Элегические затеи десятых отозвались в середине тридцатых нешуточной драмой. Давыдов полюбил дочь соседа по пензенскому имению Евгению Золотареву. Была она моложе поэта примерно на четверть века. Давно женатому, многодетному, укорененному в дворянском мире и никак не готовому на «романтические жесты» в быту отставному генерал-майору в отличие от венецианского мавра, малороссийского гетмана или действительного тайного советника Гете рассчитывать было не на что. Только на любовь как таковую. Короткую – что бы поэт и его избранница в начале этой истории ни думали. (После трех «романных» лет Золотарева вышла замуж. Хочется верить, что удачно.)
Много было тогда наговорено (написано) – не все до нас дошло. Ликование чередовалось с ревнивыми упреками, бесстрашное небрежение приличием – с тихими всхлипами, гордость силой чувства – с не слишком ловко скрытой растерянностью.
Гусару чертыхаться позволительно. Но – вот незадача – плакать-то, как и в оны годы, заказано! Ан нет, Давыдов так долго и эффектно гусарил, столько раз приправлял излияния чувств иронией, что теперь и рыдание сойдет за смелый поэтический ход.
Ну а о том, как переменились гусары («Говорят умней они… / Но что слышим от любова? / “Жомини да Жомини!” / А об водке – ни полслова»), все и так помнят.

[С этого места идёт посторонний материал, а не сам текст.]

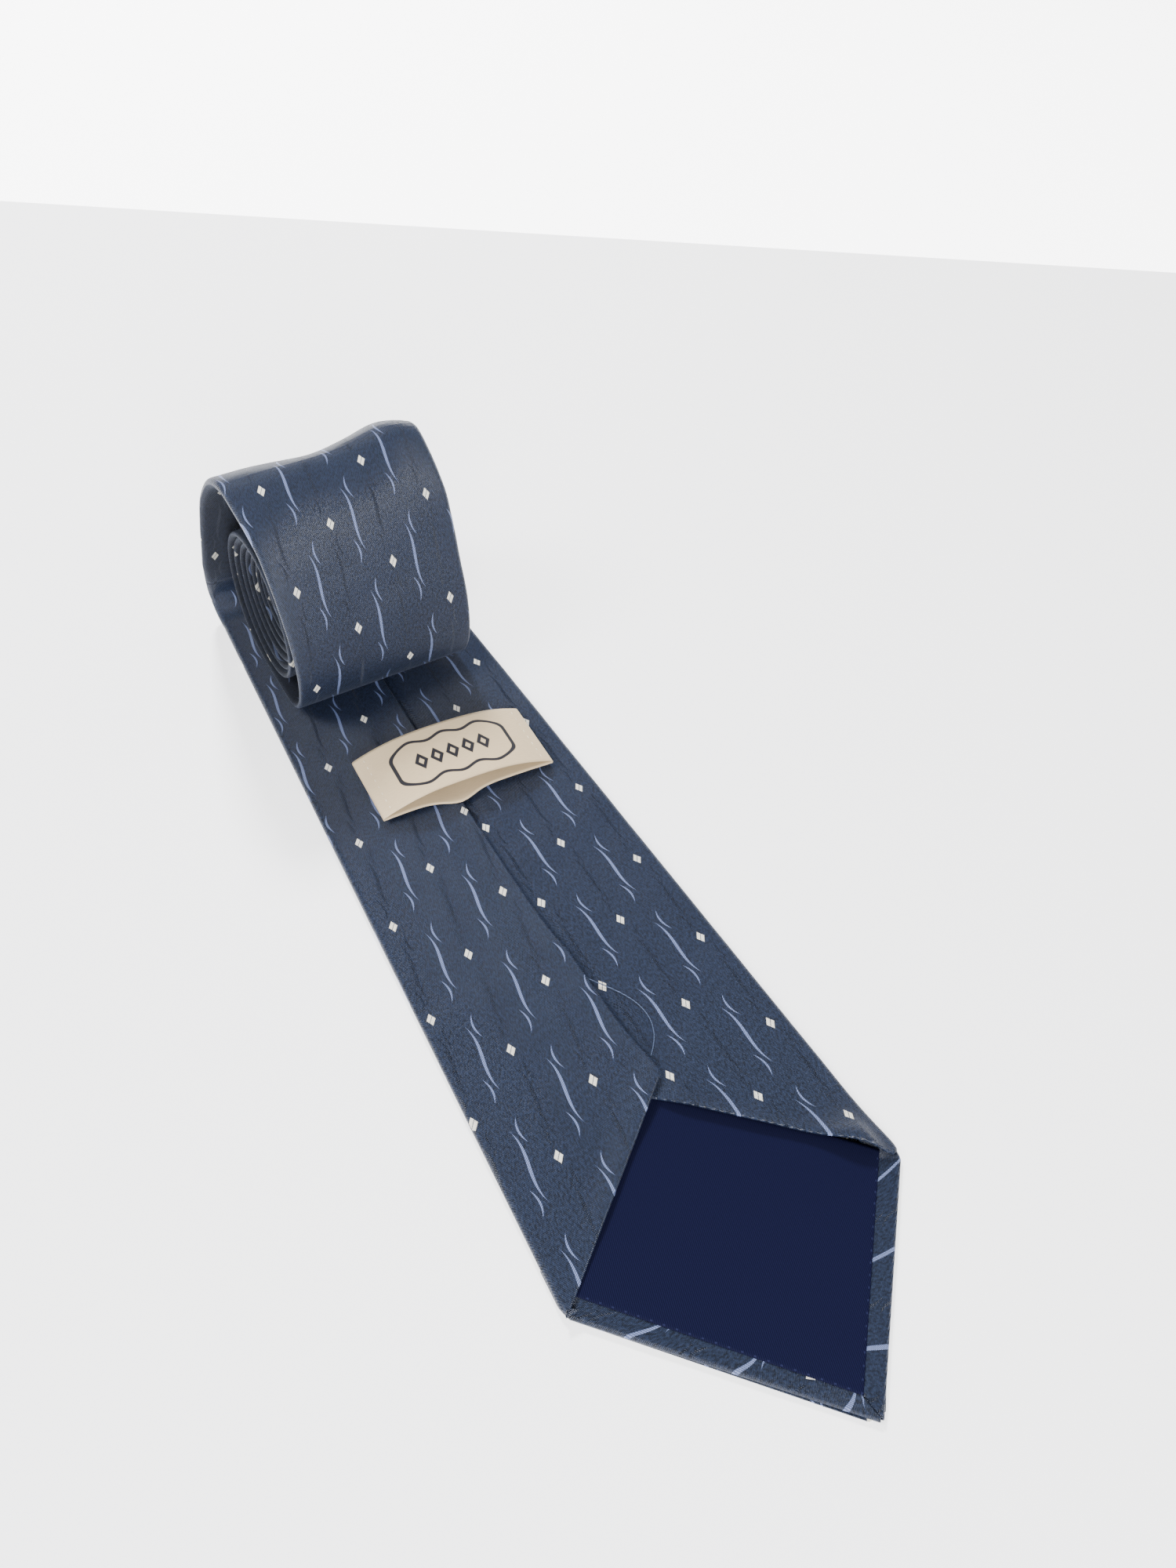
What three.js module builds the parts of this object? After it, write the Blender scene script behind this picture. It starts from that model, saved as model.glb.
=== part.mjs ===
// A gentleman's necktie, lying face down. The wide blade is flat, with its lined point at the front,
// and the rest of the tie is rolled up on top of its far end.
// Millimetres, +Z up. The tie runs along +Y from the blade's point, and X runs across it.
// The origin is on the ground, in the middle of the tie's box.
import * as THREE from 'three';

// Cloth and layers
const CLOTH = 0.4;                  // woven silk of the envelope
const ROLLED_CLOTH = 0.3;           // the same silk, pressed in the roll
const GAP = 0.3;                    // air between neighbouring layers
const WOOL = 0.9;                   // interlining
const ROLLED_WOOL = 0.6;
const LINING = 0.3;                 // tipping
const THREAD = 0.3;
const CROWN = 0.03;                 // the rolled layers bow out this much along their middle

// Outline of the blade and the rest of the tie, by distance from the blade's point
const HALF_WIDTH = 47.5;            // half the blade's width at its corners
const CORNER = 50;                  // how far the corners lie behind the point
const POINT_OFFSET = 4.5;           // the point sits a little to the right
const POINT_HALF = 0.8;             // half the blunt width of the point
const TAPER = 0.039;                // loss of half width per millimetre of length
const NECK_HALF = 17.5;
const TAIL_START = 1050;            // where the tie widens again
const TAIL_HALF = 23;
const TAIL_POINT = 24;              // length of the tail's point
const HEM = 7;                      // turned edge along the blade's point
const TAIL_HEM = 1.6;
const TAIL_FLAP_RUN = 18;           // length over which the tail's flaps close
const TAIL_LINED = 60;              // length of the tail's lining

// Flaps on the back of the blade
const LEFT_FLAP = { from: 54, to: 97, edge: 4.5 };
const RIGHT_FLAP = { from: 52, to: 97, edge: -5 };
const SEAM_STRAIGHT = 150;          // beyond this the left flap's edge runs on the centre line
const OVERLAP_LIFT = 1.3;           // the left flap rides this much higher where it overlaps
const LIFT_RUN = { from: 60, to: 88 };
// The step in the left flap where it climbs over the right one: how far it starts and ends from the
// flap's edge, and at the least, as shares of the flap's width from its side fold
const LIFT_STEP = { start: 13.5, end: 10, startShare: 0.5, endShare: 0.8 };
const LINING_END = 140;

// The bend that leaves the ground, and the roll
const BEND_START = 318;
const BEND_RADIUS = 12;
const BEND_STEP = 15;               // degrees
const STEPS_PER_TURN = 16;
const TURNS = 8;
const ROLL_LEFT = { y: 290, z: 29.8, across: 28, up: 24.5 };
const ROLL_RIGHT = { y: 300, z: 29.8, across: 26.5, up: 24.5 };
const PITCH = 2.12;                 // each turn of the roll lies this much further in
const WRAP_LEAN = { by: 3.5, full: 352, back: 385, end: 435 };
const ROLL_EDGE = -32;              // left edge of the windings
const FLUSH_FROM = 540;
const EDGE_RECESS = 0.009;          // how fast that edge draws in, per millimetre of length
const ROLL_HALF = 34;               // where the left and right outlines of the roll are given
const NECK_SEAM = 740;              // joins between the three pieces of the envelope
const TAIL_SEAM = 1080;

// Keeper loop
const KEEPER = { width: 57, length: 26, x: 4.2, y: 222, turn: -1.2, wall: 0.35, rise: 5.4 };

// Outer wrap of the roll from the top of the bend to its underside: [y, z] at its left and right
// edge. The left edge bulges towards the blade's point, and the right edge stands rounder.
const WRAP = [
  [[327, 23], [329, 24]], [[324, 33.5], [328, 35]], [[321.5, 44.5], [326, 46.5]],
  [[317, 57], [321, 58]], [[309.5, 68], [314, 68]], [[299.5, 72.5], [304.5, 73.5]],
  [[288.5, 69.5], [295, 70]], [[278.5, 64], [286, 63]], [[270, 56], [279.5, 54]],
  [[262.5, 46.5], [273, 42]], [[257, 35.5], [266.5, 31.5]], [[255.3, 25], [263.5, 21.5]],
  [[258, 14.5], [263.5, 13]], [[264, 7.5], [267, 7]], [[272, 5.2], [275, 5.2]],
];

const materials = {
  silk: { color: 0x435572, roughness: 0.55, metalness: 0 },
  lining: { color: 0x1b1c3e, roughness: 0.6, metalness: 0 },
  wool: { color: 0xe6e1d6, roughness: 0.95, metalness: 0 },
  satin: { color: 0xe8dcc8, roughness: 0.45, metalness: 0 },
  thread: { color: 0x55617c, roughness: 0.5, metalness: 0 },
};
const tie = new THREE.Group();
tie.position.y = -(BEND_START + BEND_RADIUS) / 2;

function addPart(name, geometry, material) {
  const mesh = new THREE.Mesh(geometry, new THREE.MeshStandardMaterial(materials[material]));
  mesh.name = name;
  tie.add(mesh);
  return mesh;
}

const radians = THREE.MathUtils.degToRad;
const mix = THREE.MathUtils.lerp;
const ramp = (value, from, to) => THREE.MathUtils.clamp((value - from) / (to - from), 0, 1);

// ---- The path of the tie's face: one station for each cross section ----
// In the flat part, the stations stand close where the flaps' edges and heights change.

const flat = [0, 7.5, 25, CORNER, 52, 54, 60, 70, 80, 88, 92, 97, 98.5, 110, 125, 150, 200, 260, BEND_START];
const stations = flat.map((y) => ({ left: [y, 0], right: [y, 0] }));
for (let angle = BEND_STEP; angle <= 90; angle += BEND_STEP) {
  const bend = [
    BEND_START + BEND_RADIUS * Math.sin(radians(angle)),
    BEND_RADIUS * (1 - Math.cos(radians(angle))),
  ];
  stations.push({ left: bend, right: bend });
}
const BEND_MIDDLE = flat.length - 1 + 45 / BEND_STEP;
for (const [left, right] of WRAP) stations.push({ left, right });
for (let step = 0; step <= TURNS * STEPS_PER_TURN; step += 1) {
  const turns = step / STEPS_PER_TURN;
  const angle = 2 * Math.PI * (turns - 0.25);
  const oval = ({ y, z, across, up }) => [
    y + (across - PITCH * turns) * Math.cos(angle),
    z + (up - PITCH * turns) * Math.sin(angle),
  ];
  stations.push({ left: oval(ROLL_LEFT), right: oval(ROLL_RIGHT) });
}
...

Равно как о том, что: «Всякий маменькин сынок, / Всякий обирала, / Модных бредней дурачок, / Корчит либерала». Равно как про суворовское благословение, вражду с генералами-«немцами», рейды 1812 года, дружбу с Пушкиным, апоплексический удар, постигший Давыдова в 1839 году, когда он готовился эскортировать на Бородинское поле прах своего отца-командира, князя Багратиона. Подвиги, дерзости, попойки, анекдоты, легенды, искрометные строки, усы на портретах – все это замечательно. И «работало» бы в культуре, даже если б Денис Давыдов не был поэтом. Но он им был.
Мечты и муки
Считается, что Батюшков сложил строки, ставшие его завещанием, в 1824 году. Ему было тридцать семь – «законная» дата для смерти поэта. Смерть заменило безумие; влачить бытие в загадочном полусне – то вовсе игнорируя реальность, то почти возвращаясь к «норме», то извергая патологические стихи и письма (например, к давно умершему лорду Байрону с просьбой прислать учебник английского языка) – поэту суждено было еще тридцать лет. Кабы не несчастный случай, мог бы протянуть и дольше. Подчинился же недугу (вообще-то врожденному) Батюшков несколькими годами раньше. Когда он прошел критическую точку, точно сказать невозможно.